The CIT found unavailing Hartford's argument that Customs abused its discretion by failing to reject the Hubei Entries altogether in light of (1) the investigation and (2) the fact that Customs ultimately rejected another set of entries made by Sunline that preceded the Hubei Entries (the “World Commerce Entries”). Id. The World Commerce Entries were rejected because Customs concluded Sunline had falsified documents to reflect a different manufacturer. Id. (citations omitted). The CIT explained this argument failed “because the World Commerce entries suffered from a different flaw that was independent of, and not logically connected to, Sunline's default on the Hubei entries.” Id.

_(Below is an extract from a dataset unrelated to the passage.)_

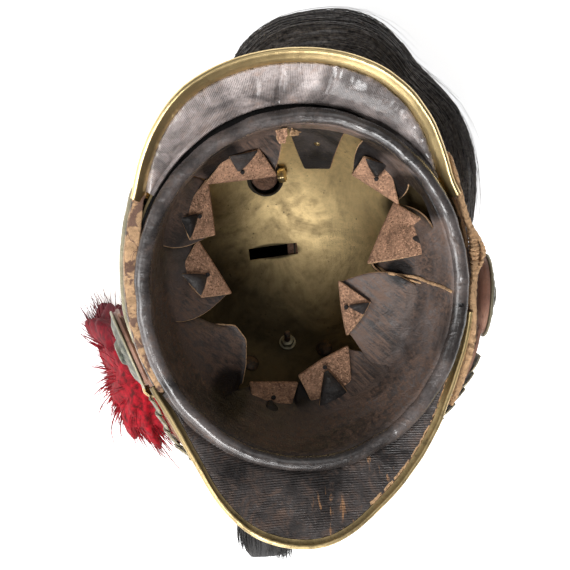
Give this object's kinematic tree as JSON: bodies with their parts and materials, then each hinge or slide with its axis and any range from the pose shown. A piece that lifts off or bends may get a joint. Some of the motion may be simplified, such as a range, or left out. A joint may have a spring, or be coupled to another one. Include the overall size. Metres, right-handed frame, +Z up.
{
  "type": "dragoon helmet",
  "caption": "Horse soldier's brass helmet lying crown down on its crest, with a padded leather liner, hide band, scaled chin strap, side plume, front tuft and a long hair mane.",
  "frame": {"origin": "on the flat top of the crest, below the middle of the skull, at the height of the floor that the helmet lies on", "axes": "+Z up out of the head opening, -Y towards the helmet's peak, -X towards the wearer's left, where the plume is"},
  "size_m": [0.2703, 0.3627, 0.2344],
  "materials": {
    "brass": "aged, satin",
    "dark_brass": "tarnished",
    "black_leather": "worn, semi-gloss",
    "spotted_hide": "short spotted fur, raw tan edge",
    "strap_leather": "raw",
    "black_hair": "horsehair",
    "red_feather": "feather",
    "brown_wood": "raw"
  },
  "bodies": {
    "root": {"skull": "brass", "crest": "brass", "crest_stud": "dark_brass", "crest_rivet_left": "dark_brass", "crest_rivet_right": "dark_brass", "vent_bush": "brass", "vent_plug": "brown_wood", "turban": "spotted_hide", "peak": "brass", "peak_lining": "black_leather", "peak_binding": "brass", "neck_guard": "brass", "neck_guard_lining": "black_leather", "neck_guard_binding": "brass", "liner_roll": "black_leather", "sweatband": "black_leather", "chin_strap": "strap_leather", "scales_left": "dark_brass", "scales_right": "dark_brass", "rosette_left": "dark_brass", "rosette_right": "dark_brass", "ear_pad_left": "strap_leather", "ear_pad_right": "strap_leather", "strap_buckle": "dark_brass", "plume_socket": "brass", "plume_stem": "brown_wood", "plume": "red_feather", "tuft_cup": "brass", "tuft": "black_hair", "mane_clasp": "brass", "mane": "black_hair"}
  },
  "joints": []
}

The CIT found Hart-ford's “pleadings do not even suggest how Customs' investigation of false documentation in one set of entries can plausibly lead to the conclusion that Sunline would default on the Hubei entries.” Id. As such, the CIT found no basis to plausibly infer an abuse of discretion on the part of Customs. Id.

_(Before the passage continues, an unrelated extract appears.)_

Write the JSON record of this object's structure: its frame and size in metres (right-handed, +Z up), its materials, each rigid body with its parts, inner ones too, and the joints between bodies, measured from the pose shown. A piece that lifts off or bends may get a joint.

Hartford renews these arguments here, insisting it has stated a plausible claim that Customs abused its discretion in accepting the Hubei bonds and allowing Hartford to serve as surety given Customs' knowledge of the confidential Sunline investigation. In particular, Hartford argues its Second Amended Complaint sets out the following facts: (1) Hartford knew nothing of Customs' knowledge of and investigation into Sunline's fraudulent activities before Hartford issued and Customs accepted the bonds; (2) Customs never informed Hartford of the investigation and should have known that withholding this information increased Hartford's risk on the bonds; (3) given the confidentialnature of the investigation, Customs knew or should have known Hartford was unaware of the investigation when it assumed the risk of being the surety on the Hubei Entries; and (4) “Customs took no action within its discretion to prevent or limit Hartford's injury, which resulted from Hartford being surety on bonds issued to a principal obligor that was being investigated by the obligee for fraud, without the benefit of knowing of that investigation.” Appellant's Br. 15–17.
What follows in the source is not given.